Host-feeding enhances stability of discrete-time host-parasitoid population dynamic models

TL;DR

This study uses a semi-discrete modeling approach to analyze how host-feeding behavior affects the stability of host-parasitoid populations, revealing that host-feeding alone does not stabilize but can enhance stability when combined with other mechanisms.

Contribution

It introduces a semi-discrete framework to incorporate mechanistic host-parasitoid interactions and examines the stabilizing effects of host-feeding within this model.

Findings

Host-feeding alone does not stabilize the system.

Combining host-feeding with density-dependent mechanisms stabilizes populations.

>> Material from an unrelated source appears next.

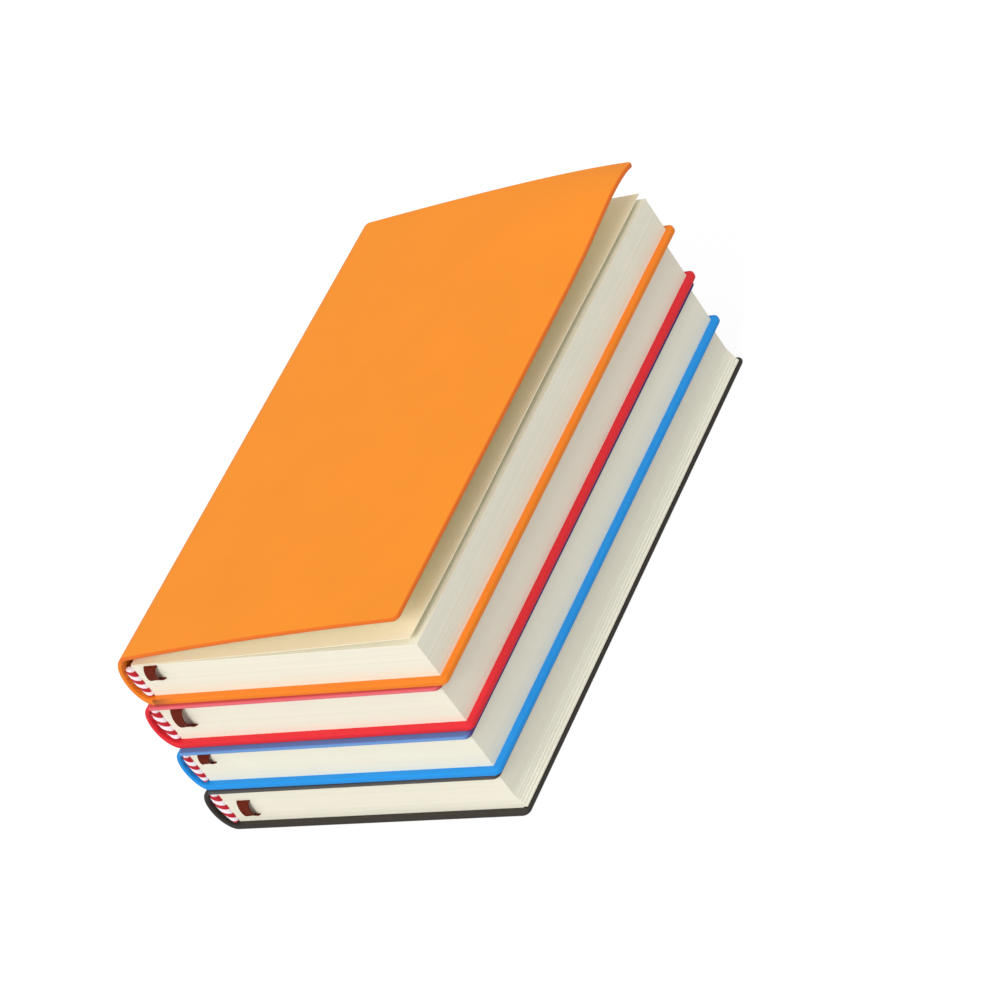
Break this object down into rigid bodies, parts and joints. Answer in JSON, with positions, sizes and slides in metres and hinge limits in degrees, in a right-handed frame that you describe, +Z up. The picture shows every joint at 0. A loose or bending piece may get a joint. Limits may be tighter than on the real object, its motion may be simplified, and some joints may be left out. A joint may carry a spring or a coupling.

Host-feeding leads to higher host populations due to parasitoid inefficiency.

Abstract

Discrete-time models are the traditional approach for capturing population dynamics of a host-parasitoid system. Recent work has introduced a semi-discrete framework for obtaining model update functions that connect host-parasitoid population levels from year-to-year. In particular, this framework uses differential equations to describe the hosts-parasitoid interaction during the time of year where they come in contact, allowing specific behaviors to be mechanistically incorporated into the model. We use the semi-discrete approach to study the effects of host-feeding, which occurs when a parasitoid consumes a potential host larva without ovipositing. Our results show that host-feeding by itself cannot stabilize the system, and both the host and parasitoid populations exhibit diverging oscillations similar to the Nicholson-Bailey model. However, when combined with other stabilizing mechanisms such as density-dependent host mortality or density-dependent parasitoid attack rate, host-feeding expands the region of parameter space that allows for a stable host-parasitoid equilibrium. Finally, our results show that host-feeding causes inefficiency in the parasitoid population, which yields a higher population of hosts per generation. This suggests that host-feeding may have limited long-term impact in terms of suppressing host levels for biological control applications.